As complicated as the technology for all this must be, the overall look of Titanic is sleek and simple. Rather than try to re-create a 1912 ocean liner onstage, the designers give vivid impressions: a stretch of wooden deck, the shadow of a chandelier, or a bit of railing. The only realistic, fully furnished set is the first class smoking room, and The sinking sequence late in Act Two is a triumph of hydraulics, but it is also a horrifying, painfully human theatrical moment. As the ship tilts, the people on deck slide to their deaths and ship's architect Thomas Andrews in the smoking room meets his end amid flying glassware and furniture. I still wonder how this amazing scene is re-enacted eight times a week without causing all sorts of injuries, but the effect on audiences is powerful. The physical effects do not upstage the human drama, a refreshing change from the spectacles London has been inundating us with for far too long.
The talent on stage at the Lunt-Fontanne is a reminder why casting directors Julie Hughes and Barry Moss are considered the best in the business. Only people in or near the theatrical profession would know names like Alma Cuervo (Mrs. Straus), Larry Keith (Mr. Straus) or Judith Blazer (Caroline Neville), and no one had ever heard of newcomers like Brian d'Arcy James (stoker Fred Barrett) or Martin Moran (radioman Harold Bride). True, some musical buffs would know Michael Cerveris (Thomas Andrews) from his appearance in Tommy, or David Garrison (J. Bruce Ismay) from shows like A Day In Hollywood, but by and large this is a cast of solid musical theatre pros who make every moment in this show count.

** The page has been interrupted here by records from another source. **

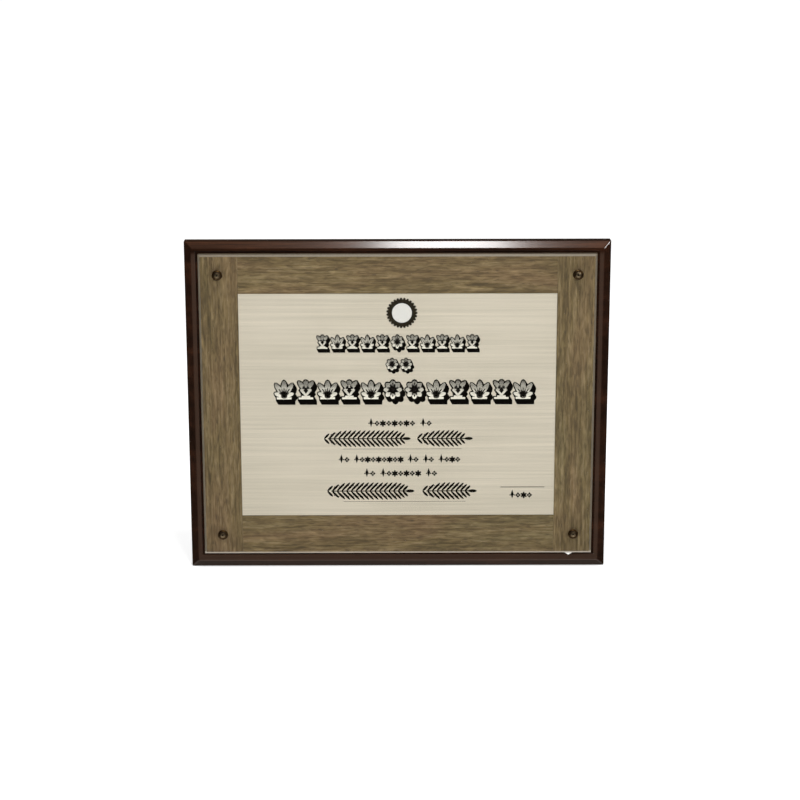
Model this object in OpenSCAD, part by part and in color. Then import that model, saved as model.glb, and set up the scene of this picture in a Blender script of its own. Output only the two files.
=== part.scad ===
// Wall plaque. A bevelled walnut board carries a certificate sheet inside a border of four veneer
// strips. A clear acrylic cover lies over them, held by four brass screws in cup washers, and two
// keyhole plates on the back hang the plaque upright or on its side.
// X runs to the right, Z up and -Y forward. The origin is the centre of the flat back.

/* [Board] */
// Width of the board
board_w = 381; // [340:1:460]
// Height of the board
board_h = 304.8; // [270:0.1:380]
// Thickness of the square edge, from the back to the start of the bevel
edge_t = 10.5; // [9.5:0.5:13]
// Width of the bevel, seen from the front
bevel_w = 6.5; // [4:0.5:8]
// Rise of the bevel above the square edge
bevel_rise = 4.5; // [4:0.5:6]
// Width of the flat ledge between the bevel and the recess, where the recess is centred
ledge_w = 4; // [2.5:0.1:5]
// Gap between the recess wall and what lies in it
shadow_gap = 2.2; // [1:0.1:3]

/* [Insert] */
// Height of the insert's middle above the board's middle
insert_lift = 2; // [-2:0.5:2]
// Thickness of the backing card
card_t = 1; // [0.6:0.1:1.2]
// Thickness of the veneer strips of the border
strip_t = 0.8; // [0.7:0.1:1]
// Width of the two upright veneer strips
stile_w = 35; // [28:1:44]
// Width of the two level veneer strips
rail_w = 36; // [28:1:44]
// Thickness of the certificate sheet
sheet_t = 0.5; // [0.3:0.1:0.5]
// Gap that the strips and the sheet leave between them
fitting_gap = 0.1; // [0.05:0.05:0.3]

/* [Seal] */
// Diameter of the seal to the tips of its scallops
seal_d = 28; // [20:1:34]
// Number of scallops round the seal
seal_scallops = 27; // [20:1:36]
// Diameter of the blank paper label on the seal
label_d = 17.8; // [12:0.2:19]
// Distance of the seal to the right of the middle
seal_x = 3.8; // [-20:0.1:20]
// Distance of the seal above the insert's middle
seal_z = 86; // [70:1:87]

/* [Cover] */
// Thickness of the acrylic cover
cover_t = 4.5; // [3:0.5:6]
// Width of the chamfer round the cover's front
cover_chamfer = 1.9; // [0.5:0.1:2]
// Width of the small V-shaped nib on the cover's bottom edge
nib_w = 8; // [4:0.5:12]
// Distance of the nib to the right of the middle
nib_x = 157; // [100:0.5:160]

/* [Cover screws] */
// Distance of the screws from the cover's left and right edges
screw_inset_x = 17; // [12:0.5:22]
// Distance of the screws from the cover's top and bottom edges
screw_inset_z = 18.5; // [12:0.5:24]
// Diameter of the screw's shank
shank_d = 2.84; // [2.5:0.01:3]
// Diameter of the screw's oval head
head_d = 5.7; // [5.5:0.1:6]
// Length of the screw behind the cover's front
screw_l = 14; // [13:0.5:15]
// Outer diameter of the cup washer
washer_d = 9.5; // [8.5:0.1:12]
// Height of the cup washer
washer_h = 1.7; // [1.6:0.1:2]

/* [Keyhole hangers] */
// Length of a hanger plate, between its round ends' tips
plate_l = 46; // [44:1:50]
// Width of a hanger plate
plate_w = 16; // [14:1:20]
// Thickness of a hanger plate
plate_t = 1.2; // [1:0.1:1.5]
// Diameter of the hole that lets a wall screw's head in
keyhole_d = 9.5; // [8.5:0.1:10]
// Width of the slot that grips the wall screw's neck
slot_w = 4.6; // [4:0.1:5]
// Length of the slot, from the middle of the head hole to the middle of its round end
slot_l = 11; // [9:1:12]
// Depth of the pocket behind the plate, from the board's back
pocket_depth = 9; // [7:0.5:9]
// Distance from the board's edge to the middle of the plate
hanger_inset = 36; // [30:1:50]

/* [Hidden] */
$fn = 64;

// The parts are drawn lying on their backs, with z as the distance in front of the board's back.
front_z = edge_t + bevel_rise;
recess_z = front_z - card_t - strip_t;
card_front_z = recess_z + card_t;
sheet_front_z = card_front_z + sheet_t;
cover_front_z = front_z + cover_t;

recess_w = board_w - 2 * (bevel_w + ledge_w);
recess_h = board_h - 2 * (bevel_w + ledge_w);
insert_w = recess_w - 2 * shadow_gap;
insert_h = recess_h - 2 * shadow_gap;
window_w = insert_w - 2 * stile_w;
window_h = insert_h - 2 * rail_w;

screw_x = insert_w / 2 - screw_inset_x;
screw_y = insert_h / 2 - screw_inset_z;
shank_r = shank_d / 2;
head_r = head_d / 2;
running_gap = 0.05;
pilot_r = shank_r + running_gap;
pilot_depth = 0.6;
clearance_r = 1.8;

foil_t = 0.15;
label_t = 0.07;
scallop_r = 1.1;
scallop_root = 0.3;

nib_drop = 2.4;
nib_lift = 0.3;
nib_t = 1.8;

seat_gap = 0.12;
washer_bore_r = 1.6;
washer_rim = 0.3;
washer_lip = 0.18;
dome_rise = 0.75;
head_band = 0.07;
tip_l = 3;
tip_r = 0.2;
recess_slot_l = 3.2;
recess_slot_w = 0.75;
recess_slot_depth = 1;

slot_start = -5;
hanger_hole_pitch = 34;
hanger_hole_r = 1.5;
hanger_head_r = 2.9;
hanger_head_gap = 0.1;
hanger_shank_r = 1.25;
hanger_screw_l = 9;
pocket_r = keyhole_d / 2 + 1;
cut = 1;

module stand() {
    rotate([90, 0, 0]) children();
}

// A slab whose front edges are planed off all round, with mitred corners.
module bevelled_slab(w, h, side, bevel, rise) {
    intersection() {
        rotate([90, 0, 0]) linear_extrude(height = h, center = true) bevel_profile(w, side, bevel, rise);
        rotate([90, 0, 90]) linear_extrude(height = w, center = true) bevel_profile(h, side, bevel, rise);
    }
}

module bevel_profile(w, side, bevel, rise) {
    polygon([[-w / 2, 0], [w / 2, 0], [w / 2, side], [w / 2 - bevel, side + rise],
        [bevel - w / 2, side + rise], [-w / 2, side]]);
}

module block(w, h, t) {
    translate([-w / 2, -h / 2, 0]) cube([w, h, t]);
}

// Moves what lies in the recess to its height on the board.
module lift_insert() {
    translate([0, insert_lift, 0]) children();
}

module at_screws() {
    for (sx = [-1, 1])
        for (sy = [-1, 1])
            translate([sx * screw_x, sy * screw_y, 0]) children();
}

module screw_clearance() {
    at_screws() cylinder(h = cover_front_z + cut, r = clearance_r);
}

// Puts a hanger where it belongs: the top one's slot points up, and the side one's to the right.
module at_top_hanger() {
    translate([0, board_h / 2 - hanger_inset, 0]) children();
}

module at_side_hanger() {
    translate([board_w / 2 - hanger_inset, 0, 0]) rotate(-90) children();
}

module at_hangers() {
    at_top_hanger() children();
    at_side_hanger() children();
}

module at_hanger_screws() {
    for (end = [-1, 1]) translate([0, end * hanger_hole_pitch / 2, 0]) children();
}

module back_board() {
    color("#3c2318") stand() difference() {
        bevelled_slab(board_w, board_h, edge_t, bevel_w, bevel_rise);
        lift_insert() {
            translate([0, 0, recess_z]) block(recess_w, recess_h, front_z);
            translate([0, 0, cover_front_z - screw_l - pilot_depth]) at_screws()
                cylinder(h = front_z, r = pilot_r);
        }
        at_hangers() {
            translate([0, 0, -cut]) plate_outline_solid(fitting_gap, plate_t + cut);
            translate([0, 0, -cut]) pocket(pocket_depth + cut);
            at_hanger_screws() {
                cylinder(h = hanger_screw_l + running_gap, r = hanger_shank_r + running_gap);
                hanger_countersink();
            }
        }
    }
}

module pocket(depth) {
    for (y = [slot_start, slot_start + slot_l])
        translate([0, y, 0]) cylinder(h = depth, r = pocket_r);
    translate([-pocket_r, slot_start, 0]) cube([2 * pocket_r, slot_l, depth]);
}

module plate_outline_solid(gap, t) {
    straight = (plate_l - plate_w) / 2;
    for (y = [-straight, straight]) translate([0, y, 0]) cylinder(h = t, r = plate_w / 2 + gap);
    translate([-plate_w / 2 - gap, -straight, 0]) cube([plate_w + 2 * gap, 2 * straight, t]);
}

module keyhole_plate() {
    color("#b9bcc0") difference() {
        plate_outline_solid(0, plate_t);
        translate([0, slot_start, -cut]) cylinder(h = plate_t + 2 * cut, r = keyhole_d / 2);
        translate([0, slot_start + slot_l, -cut]) cylinder(h = plate_t + 2 * cut, r = slot_w / 2);
        translate([-slot_w / 2, slot_start, -cut]) cube([slot_w, slot_l, plate_t + 2 * cut]);
        at_hanger_screws() {
            translate([0, 0, -cut]) cylinder(h = plate_t + 2 * cut, r = hanger_hole_r);
            hanger_countersink();
        }
    }
}

module hanger_countersink() {
    mouth_r = hanger_head_r + hanger_head_gap;
    cylinder(h = mouth_r, r1 = mouth_r, r2 = 0);
}

module keyhole_plate_top() {
    stand() at_top_hanger() keyhole_plate();
}

module keyhole_plate_side() {
    stand() at_side_hanger() keyhole_plate();
}

// Flat-headed screws that hold the hanger plates, heads flush with the back.
module hanger_screws() {
    color("#a9acb0") stand() at_hangers() at_hanger_screws() difference() {
        rotate_extrude() polygon([[0, 0], [hanger_head_r, 0],
            [hanger_shank_r, hanger_head_r - hanger_shank_r],
            [hanger_shank_r, hanger_screw_l - tip_l], [0, hanger_screw_l]]);
        cross_recess(0);
    }
}

// The cross-shaped drive recess of a screw, cut down from the head's top at the given height.
module cross_recess(top) {
    for (turn = [0, 90]) rotate(turn)
        translate([-recess_slot_l / 2, -recess_slot_w / 2, top - recess_slot_depth])
            cube([recess_slot_l, recess_slot_w, 2 * recess_slot_depth]);
}

module backing_card() {
    color("#8b7355") stand() lift_insert() difference() {
        translate([0, 0, recess_z]) block(insert_w, insert_h, card_t);
        screw_clearance();
    }
}

module border_stile(side) {
    color("#7d7050") stand() lift_insert() difference() {
        translate([side * (insert_w - stile_w) / 2, 0, card_front_z]) block(stile_w, insert_h, strip_t);
        screw_clearance();
    }
}

module border_rail(side) {
    color("#75684a") stand() lift_insert() translate([0, side * (insert_h - rail_w) / 2, card_front_z])
        block(window_w - 2 * fitting_gap, rail_w, strip_t);
}

module certificate_sheet() {
    color("#d4cdba") stand() lift_insert() translate([0, 0, card_front_z])
        block(window_w - 2 * fitting_gap, window_h - 2 * fitting_gap, sheet_t);
}

module seal_foil() {
    scallop_pitch_r = seal_d / 2 - scallop_r;
    color("#26231f") stand() lift_insert() translate([seal_x, seal_z, sheet_front_z])
        linear_extrude(height = foil_t) union() {
            circle(r = scallop_pitch_r - scallop_root);
            for (i = [0 : seal_scallops - 1]) rotate(i * 360 / seal_scallops)
                translate([scallop_pitch_r, 0]) circle(r = scallop_r, $fn = 24);
        }
}

module seal_label() {
    color("#f2efe8") stand() lift_insert() translate([seal_x, seal_z, sheet_front_z + foil_t])
        cylinder(h = label_t, r = label_d / 2);
}

module acrylic_cover() {
    color("#dfe8e6", 0.3) stand() lift_insert() difference() {
        union() {
            translate([0, 0, front_z])
                bevelled_slab(insert_w, insert_h, cover_t - cover_chamfer, cover_chamfer, cover_chamfer);
            translate([nib_x, -insert_h / 2, front_z + nib_lift]) linear_extrude(height = nib_t)
                polygon([[-nib_w / 2, 0], [0, -nib_drop], [nib_w / 2, 0],
                    [nib_w / 2, cut], [-nib_w / 2, cut]]);
        }
        screw_clearance();
    }
}

// Turned cup washer: a flat foot, a domed flank and a conical seat for the screw's head.
module cup_washer(sx, sy) {
    crown_r = head_r + 0.45;
    flank_w = washer_d / 2 - crown_r;
    flank_h = washer_h - washer_rim;
    flank = [for (a = [0 : 15 : 90]) [crown_r + flank_w * cos(a), washer_rim + flank_h * sin(a)]];
    seat_top_r = shank_r + washer_h;
    color("#6b5530") stand() lift_insert() translate([sx * screw_x, sy * screw_y, cover_front_z])
        rotate_extrude() polygon(concat([[washer_bore_r, 0], [washer_d / 2, 0]], flank,
            [[seat_top_r, washer_h], [washer_bore_r, washer_lip]]));
}

// Oval-headed cross-recess screw. Its head's cone stands just clear of the washer's seat.
module cover_screw(sx, sy) {
    cone_z = seat_gap;
    band_z = cone_z + head_r - shank_r;
    dome_z = band_z + head_band;
    dome_r = (head_r * head_r + dome_rise * dome_rise) / (2 * dome_rise);
    dome_angle = asin(head_r / dome_r);
    dome_steps = 6;
    dome = [for (i = [0 : dome_steps])
        let (a = dome_angle * (1 - i / dome_steps))
            [dome_r * sin(a), dome_z + dome_rise + dome_r * (cos(a) - 1)]];
    color("#7a5f36") stand() lift_insert()
        translate([sx * screw_x, sy * screw_y, cover_front_z]) difference() {
        rotate_extrude() polygon(concat([[0, -screw_l], [tip_r, -screw_l], [shank_r, tip_l - screw_l],
            [shank_r, cone_z], [head_r, band_z]], dome));
        cross_recess(dome_z + dome_rise);
    }
}

back_board();
backing_card();
border_stile(-1);  // border_stile_left
border_stile(1);  // border_stile_right
border_rail(1);  // border_rail_top
border_rail(-1);  // border_rail_bottom
certificate_sheet();
seal_foil();
seal_label();
acrylic_cover();
cup_washer(-1, 1);  // cup_washer_top_left
cup_washer(1, 1);  // cup_washer_top_right
cup_washer(-1, -1);  // cup_washer_bottom_left
cup_washer(1, -1);  // cup_washer_bottom_right
cover_screw(-1, 1);  // cover_screw_top_left
cover_screw(1, 1);  // cover_screw_top_right
cover_screw(-1, -1);  // cover_screw_bottom_left
cover_screw(1, -1);  // cover_screw_bottom_right
keyhole_plate_top();
keyhole_plate_side();
hanger_screws();
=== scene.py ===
import math

import bpy
from mathutils import Matrix, Vector


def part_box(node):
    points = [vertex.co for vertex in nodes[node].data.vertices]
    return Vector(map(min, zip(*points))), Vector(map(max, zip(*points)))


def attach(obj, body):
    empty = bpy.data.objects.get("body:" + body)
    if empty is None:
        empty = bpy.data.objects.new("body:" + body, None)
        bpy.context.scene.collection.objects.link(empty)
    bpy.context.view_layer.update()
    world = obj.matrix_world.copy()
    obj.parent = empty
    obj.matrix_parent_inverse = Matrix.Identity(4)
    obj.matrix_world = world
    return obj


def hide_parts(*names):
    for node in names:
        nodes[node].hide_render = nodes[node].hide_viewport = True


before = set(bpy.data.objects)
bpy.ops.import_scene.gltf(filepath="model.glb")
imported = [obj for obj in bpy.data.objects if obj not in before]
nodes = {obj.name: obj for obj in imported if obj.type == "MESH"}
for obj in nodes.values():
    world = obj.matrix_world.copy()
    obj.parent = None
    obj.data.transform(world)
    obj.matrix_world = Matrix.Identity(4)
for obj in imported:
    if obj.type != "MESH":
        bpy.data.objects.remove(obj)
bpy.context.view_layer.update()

mm = 0.001


# ---- The back board --------------------------------------------------------------------------
# One slab of walnut-faced board, stained dark. Its front edges are run through a bevel cutter and
# meet in mitres, the arrises are eased by hand, and the whole is lacquered to a gloss. The narrow
# flat inside the bevel is painted paler, a painted sheen of reflected light, but not along the top.
board_low, board_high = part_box("back_board")
card_low, card_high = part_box("backing_card")
board_front = board_low.y
recess_floor = card_high.y


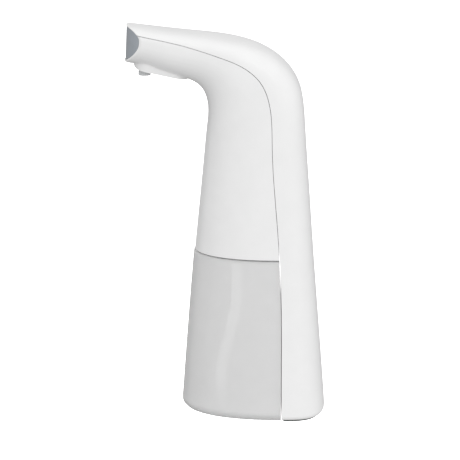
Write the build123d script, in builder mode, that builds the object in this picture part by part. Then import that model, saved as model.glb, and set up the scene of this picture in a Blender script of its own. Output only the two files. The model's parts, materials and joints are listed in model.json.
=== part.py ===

The sight of them all lined up in he opening scene (and again, so poignantly in the finale) singing "Fortune's winds sing Godspeed to thee" will live in my memory.
There is no doubt in my mind that Yeston and Stone's Titanic is the finest and most important new American musical in over a decade. Three cheers to the Dodgers and their partners for the courage to produce such a show, and three more cheers for the theater-going public that has so enthusiastically embraced this unlikely hit. Sail on indeed, great ship!